Write out the listing below again, precisely as it is given.

**Given data**:
━━━━━━━━

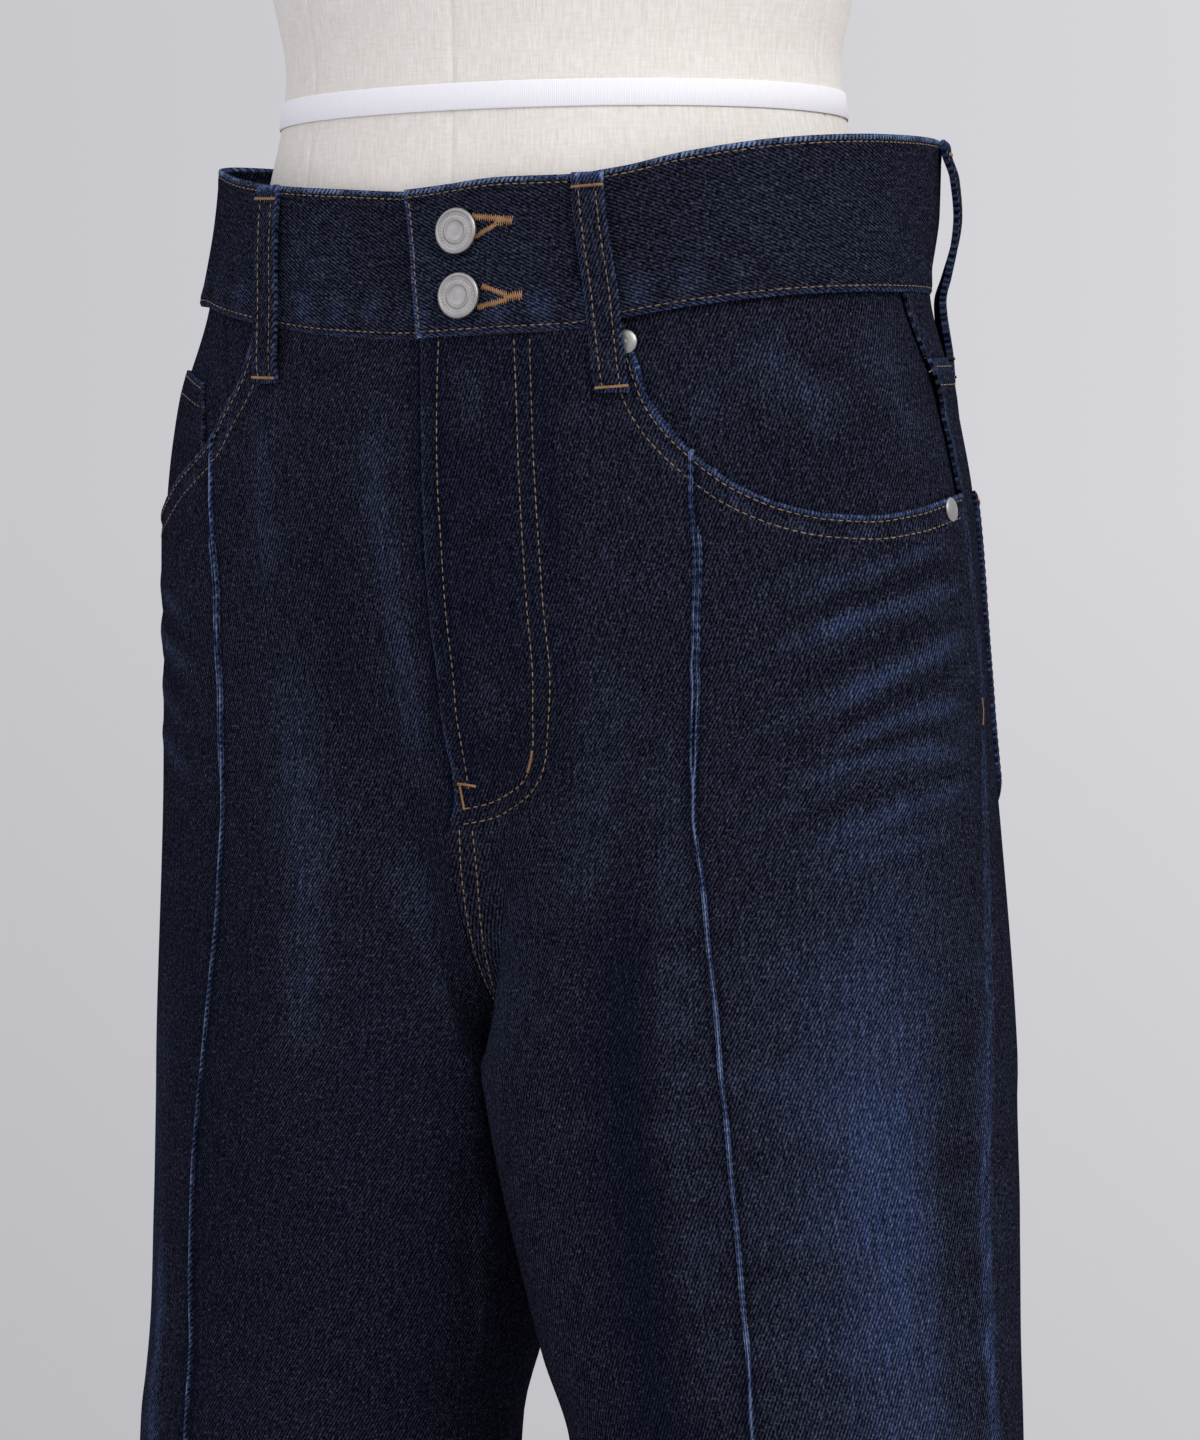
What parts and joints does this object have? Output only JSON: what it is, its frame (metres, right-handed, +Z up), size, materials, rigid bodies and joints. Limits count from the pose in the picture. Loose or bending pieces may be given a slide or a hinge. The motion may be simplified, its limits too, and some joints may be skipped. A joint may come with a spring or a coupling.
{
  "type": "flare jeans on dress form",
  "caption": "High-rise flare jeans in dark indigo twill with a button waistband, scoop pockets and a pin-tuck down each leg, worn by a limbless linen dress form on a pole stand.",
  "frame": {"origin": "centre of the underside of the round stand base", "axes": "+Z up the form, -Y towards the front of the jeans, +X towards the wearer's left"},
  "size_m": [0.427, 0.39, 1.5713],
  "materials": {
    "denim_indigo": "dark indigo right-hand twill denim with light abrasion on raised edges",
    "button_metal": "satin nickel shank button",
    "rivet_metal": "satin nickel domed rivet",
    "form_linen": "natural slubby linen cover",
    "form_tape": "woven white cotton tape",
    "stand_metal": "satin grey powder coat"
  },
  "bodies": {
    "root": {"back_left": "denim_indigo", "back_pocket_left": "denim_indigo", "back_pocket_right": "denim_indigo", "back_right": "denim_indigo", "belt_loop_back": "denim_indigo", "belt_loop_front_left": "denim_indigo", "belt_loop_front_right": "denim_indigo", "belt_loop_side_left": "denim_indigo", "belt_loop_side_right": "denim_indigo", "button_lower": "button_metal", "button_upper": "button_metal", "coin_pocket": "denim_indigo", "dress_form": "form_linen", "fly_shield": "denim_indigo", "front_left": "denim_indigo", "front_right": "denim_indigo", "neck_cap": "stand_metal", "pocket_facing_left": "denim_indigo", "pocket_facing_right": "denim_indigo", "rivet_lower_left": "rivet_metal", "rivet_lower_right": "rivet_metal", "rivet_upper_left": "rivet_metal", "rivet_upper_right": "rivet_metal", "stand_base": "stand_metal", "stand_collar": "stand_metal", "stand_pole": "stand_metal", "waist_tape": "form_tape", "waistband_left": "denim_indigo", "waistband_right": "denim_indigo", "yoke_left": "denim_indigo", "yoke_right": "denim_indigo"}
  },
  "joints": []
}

━━━━━━━━

**Response**:
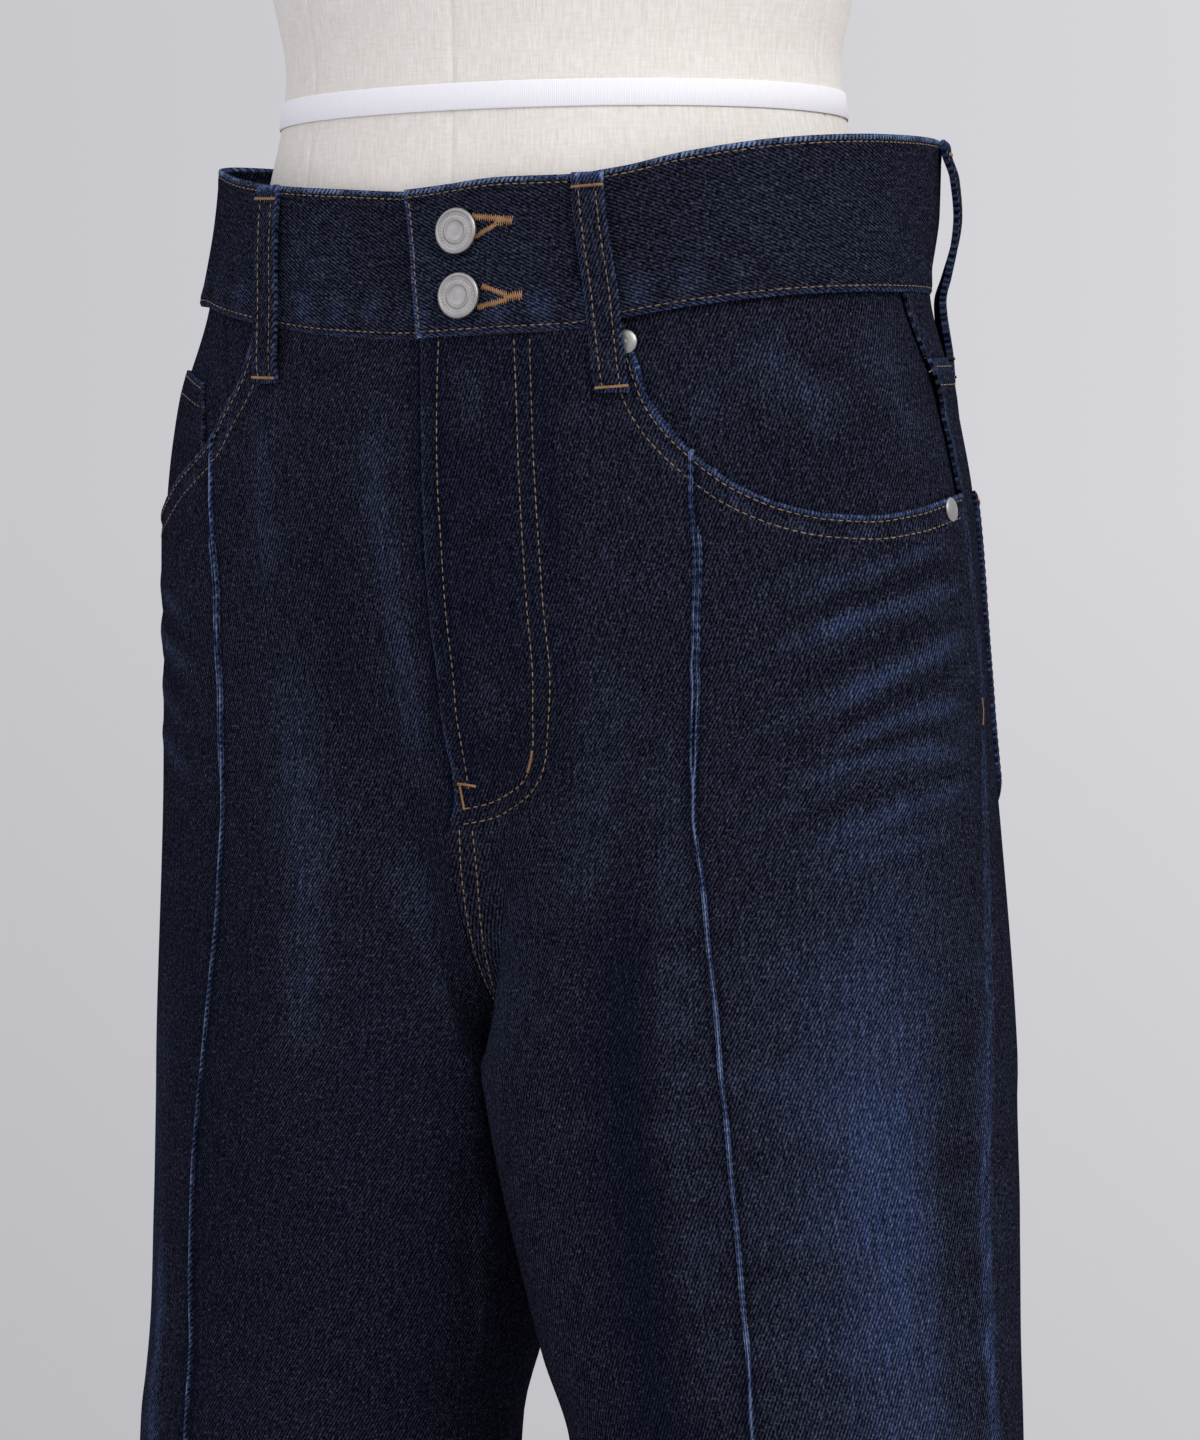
What parts and joints does this object have? Output only JSON: what it is, its frame (metres, right-handed, +Z up), size, materials, rigid bodies and joints. Limits count from the pose in the picture. Loose or bending pieces may be given a slide or a hinge. The motion may be simplified, its limits too, and some joints may be skipped. A joint may come with a spring or a coupling.
{
  "type": "flare jeans on dress form",
  "caption": "High-rise flare jeans in dark indigo twill with a button waistband, scoop pockets and a pin-tuck down each leg, worn by a limbless linen dress form on a pole stand.",
  "frame": {"origin": "centre of the underside of the round stand base", "axes": "+Z up the form, -Y towards the front of the jeans, +X towards the wearer's left"},
  "size_m": [0.427, 0.39, 1.5713],
  "materials": {
    "denim_indigo": "dark indigo right-hand twill denim with light abrasion on raised edges",
    "button_metal": "satin nickel shank button",
    "rivet_metal": "satin nickel domed rivet",
    "form_linen": "natural slubby linen cover",
    "form_tape": "woven white cotton tape",
    "stand_metal": "satin grey powder coat"
  },
  "bodies": {
    "root": {"back_left": "denim_indigo", "back_pocket_left": "denim_indigo", "back_pocket_right": "denim_indigo", "back_right": "denim_indigo", "belt_loop_back": "denim_indigo", "belt_loop_front_left": "denim_indigo", "belt_loop_front_right": "denim_indigo", "belt_loop_side_left": "denim_indigo", "belt_loop_side_right": "denim_indigo", "button_lower": "button_metal", "button_upper": "button_metal", "coin_pocket": "denim_indigo", "dress_form": "form_linen", "fly_shield": "denim_indigo", "front_left": "denim_indigo", "front_right": "denim_indigo", "neck_cap": "stand_metal", "pocket_facing_left": "denim_indigo", "pocket_facing_right": "denim_indigo", "rivet_lower_left": "rivet_metal", "rivet_lower_right": "rivet_metal", "rivet_upper_left": "rivet_metal", "rivet_upper_right": "rivet_metal", "stand_base": "stand_metal", "stand_collar": "stand_metal", "stand_pole": "stand_metal", "waist_tape": "form_tape", "waistband_left": "denim_indigo", "waistband_right": "denim_indigo", "yoke_left": "denim_indigo", "yoke_right": "denim_indigo"}
  },
  "joints": []
}